# Start of Data for this exercise

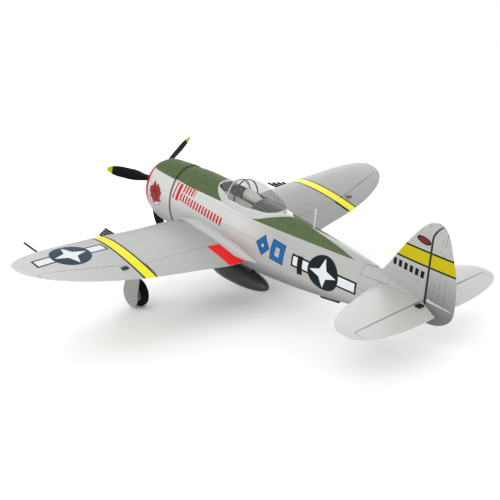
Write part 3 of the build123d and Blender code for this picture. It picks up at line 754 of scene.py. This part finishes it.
# An even white studio, a touch weaker overhead than at the horizon.
HORIZON_LIGHT, OVERHEAD_LIGHT = 1.12, 1.06
scene = bpy.context.scene
world = bpy.data.worlds.new("studio")
world.use_nodes = True
sky = world.node_tree.nodes["Background"]
sky.inputs["Color"].default_value = (1, 1, 1, 1)
direction = world.node_tree.nodes.new("ShaderNodeTexCoord")
split = world.node_tree.nodes.new("ShaderNodeSeparateXYZ")
overhead = world.node_tree.nodes.new("ShaderNodeMapRange")
overhead.inputs["To Min"].default_value = HORIZON_LIGHT
overhead.inputs["To Max"].default_value = OVERHEAD_LIGHT
world.node_tree.links.new(direction.outputs["Generated"], split.inputs[0])
world.node_tree.links.new(split.outputs["Z"], overhead.inputs["Value"])
world.node_tree.links.new(overhead.outputs["Result"], sky.inputs["Strength"])
scene.world = world
scene.view_settings.view_transform = "Standard"


def softbox(name, place_at, aim, size, watts):
    """A large square lamp looking at a point."""
    lamp = bpy.data.lights.new(name, "AREA")
    lamp.size = size
    lamp.energy = watts
    box = bpy.data.objects.new(name, lamp)
    box.location = place_at
    box.rotation_euler = (Vector(aim) - Vector(place_at)).to_track_quat("-Z", "Y").to_euler()
    scene.collection.objects.link(box)


middle = Vector((0, 0, 0.15))
softbox("key", (-2.2, -1.7, 1.4), middle, 1.8, 36)
softbox("fill", (1.9, 1.0, 0.75), middle, 1.2, 12)

# The viewpoint, level: a point behind, left of and above the aeroplane.
EYE_AZIMUTH, EYE_HEIGHT, EYE_ROLL = 137.351, 24.33, 2.422
EYE_DISTANCE, SENSOR, FOCAL_SHARE = 1764.3, 36, 1.6667
SHIFT_X, SHIFT_Y = -0.029, -0.032
AIM = Vector((0, 364.9, 0))
azimuth, height = math.radians(EYE_AZIMUTH), math.radians(EYE_HEIGHT)
back = Vector((math.sin(azimuth) * math.cos(height), -math.cos(azimuth) * math.cos(height), math.sin(height)))
right = Vector((0, 0, 1)).cross(back).normalized()
up = back.cross(right)
roll = math.radians(EYE_ROLL)
right, up = right * math.cos(roll) + up * math.sin(roll), up * math.cos(roll) - right * math.sin(roll)
camera_data = bpy.data.cameras.new("camera")
camera = bpy.data.objects.new("camera", camera_data)
scene.collection.objects.link(camera)
stand = Matrix((right, up, back)).transposed().to_4x4()
stand.translation = AIM + back * EYE_DISTANCE
turn_only = Matrix.Rotation(-sit, 4, "X")
camera.matrix_world = Matrix.Translation(to_row @ stand.translation) @ turn_only @ stand.to_3x3().to_4x4()
camera_data.sensor_width = SENSOR
camera_data.lens = SENSOR * FOCAL_SHARE
camera_data.shift_x = SHIFT_X
camera_data.shift_y = SHIFT_Y
camera_data.clip_end = 1000
scene.camera = camera
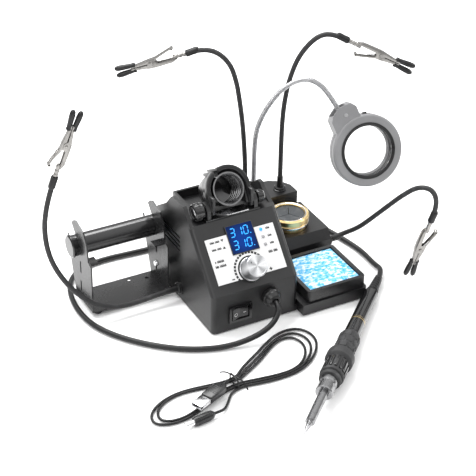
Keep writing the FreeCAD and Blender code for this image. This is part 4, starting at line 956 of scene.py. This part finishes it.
# ---------------------------------------------------------------- flexible necks and clips
ARMS = {
    1: {"base": (-48, 10.5, 14), "way": (-1, 0, 0),
        "lower": [(-72, 10.5, 13.5), (-98, 10, 11), (-122, 10, 13), (-144, 13, 23), (-162, 20, 42),
                  (-175, 25, 66), (-181, 28, 88)],
        "upper": [(-182, 30, 111), (-179.5, 30, 130), (-174, 29, 152), (-169, 27, 168)],
        "tip": (-150, 15, 232), "side": (-1, 0.3, -0.3)},
    2: {"base": (66, 85, 57), "way": (0, 0, 1),
        "lower": [(66, 85, 84), (65, 86, 112), (63, 87, 140), (60, 88.5, 166)],
        "upper": [(57, 90, 187), (51, 93, 208), (38, 100, 222), (22, 109, 223), (12, 115, 218)],
        "tip": (-42, 142, 200), "side": (0.2, 0, 1)},
    3: {"base": (102, 73, 57), "way": (0, 0, 1),
        "lower": [(102, 73, 84), (102, 73, 112), (102.5, 73, 140)],
        "upper": [(104, 72, 164), (108, 70, 190), (116, 65, 217), (132, 57, 238), (147, 49, 239),
                  (159, 42, 232)],
        "tip": (204, 18, 208), "side": (-0.3, 0, -1)},
    4: {"base": (126, 12, 20), "way": (1, 0, 0),
        "lower": [(144, 10, 24), (151, -8, 39), (155, -28, 62), (160, -46, 84)],
        "upper": [(166, -62, 104), (173, -78, 121), (181, -93, 123), (184, -98, 106), (181, -93, 86)],
        "tip": (173, -77, 20), "side": (0.8, -0.3, 0)},
}
MAGNIFIER = {"lower": [(68, 70, 84), (68, 70, 112), (69, 69, 138), (76, 65, 160)],
             "upper": [(87, 58, 182), (100, 52, 194), (115, 46, 198), (128, 41, 190), (138, 36, 175)]}
HEAD_CENTRE = mm(168, 12, 119)
HEAD_HINGE = (-25, 43, 0)


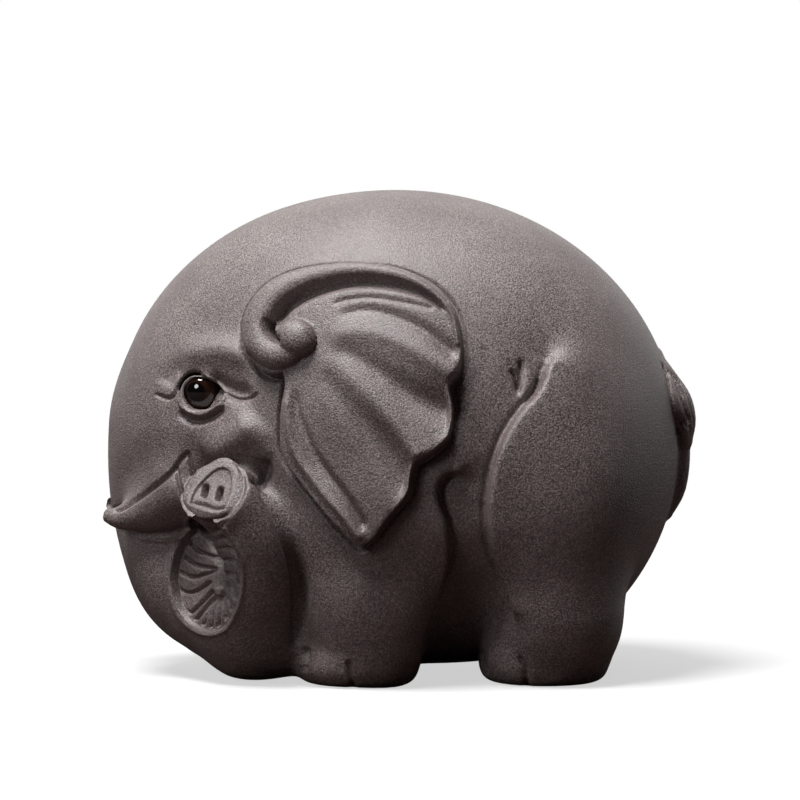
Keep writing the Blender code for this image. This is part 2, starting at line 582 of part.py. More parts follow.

# End of Data for this exercise

Task instructions
Pull out every line from the one with "Keep writing the FreeCAD" to the end of the listing, and output only those.

Final result
Keep writing the FreeCAD and Blender code for this image. This is part 4, starting at line 956 of scene.py. This part finishes it.
# ---------------------------------------------------------------- flexible necks and clips
ARMS = {
    1: {"base": (-48, 10.5, 14), "way": (-1, 0, 0),
        "lower": [(-72, 10.5, 13.5), (-98, 10, 11), (-122, 10, 13), (-144, 13, 23), (-162, 20, 42),
                  (-175, 25, 66), (-181, 28, 88)],
        "upper": [(-182, 30, 111), (-179.5, 30, 130), (-174, 29, 152), (-169, 27, 168)],
        "tip": (-150, 15, 232), "side": (-1, 0.3, -0.3)},
    2: {"base": (66, 85, 57), "way": (0, 0, 1),
        "lower": [(66, 85, 84), (65, 86, 112), (63, 87, 140), (60, 88.5, 166)],
        "upper": [(57, 90, 187), (51, 93, 208), (38, 100, 222), (22, 109, 223), (12, 115, 218)],
        "tip": (-42, 142, 200), "side": (0.2, 0, 1)},
    3: {"base": (102, 73, 57), "way": (0, 0, 1),
        "lower": [(102, 73, 84), (102, 73, 112), (102.5, 73, 140)],
        "upper": [(104, 72, 164), (108, 70, 190), (116, 65, 217), (132, 57, 238), (147, 49, 239),
                  (159, 42, 232)],
        "tip": (204, 18, 208), "side": (-0.3, 0, -1)},
    4: {"base": (126, 12, 20), "way": (1, 0, 0),
        "lower": [(144, 10, 24), (151, -8, 39), (155, -28, 62), (160, -46, 84)],
        "upper": [(166, -62, 104), (173, -78, 121), (181, -93, 123), (184, -98, 106), (181, -93, 86)],
        "tip": (173, -77, 20), "side": (0.8, -0.3, 0)},
}
MAGNIFIER = {"lower": [(68, 70, 84), (68, 70, 112), (69, 69, 138), (76, 65, 160)],
             "upper": [(87, 58, 182), (100, 52, 194), (115, 46, 198), (128, 41, 190), (138, 36, 175)]}
HEAD_CENTRE = mm(168, 12, 119)
HEAD_HINGE = (-25, 43, 0)


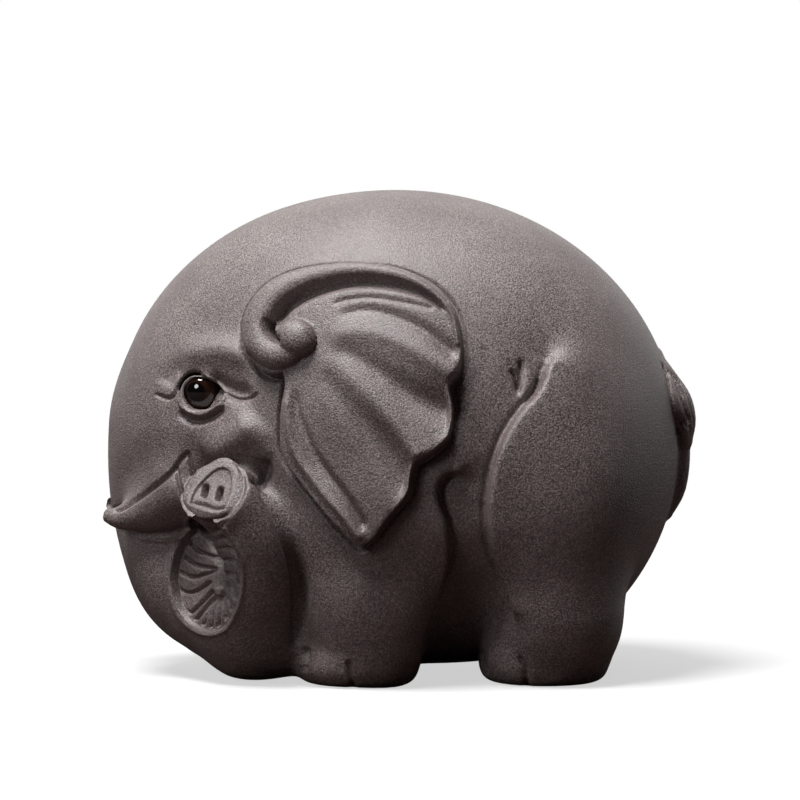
Keep writing the Blender code for this image. This is part 2, starting at line 582 of part.py. More parts follow.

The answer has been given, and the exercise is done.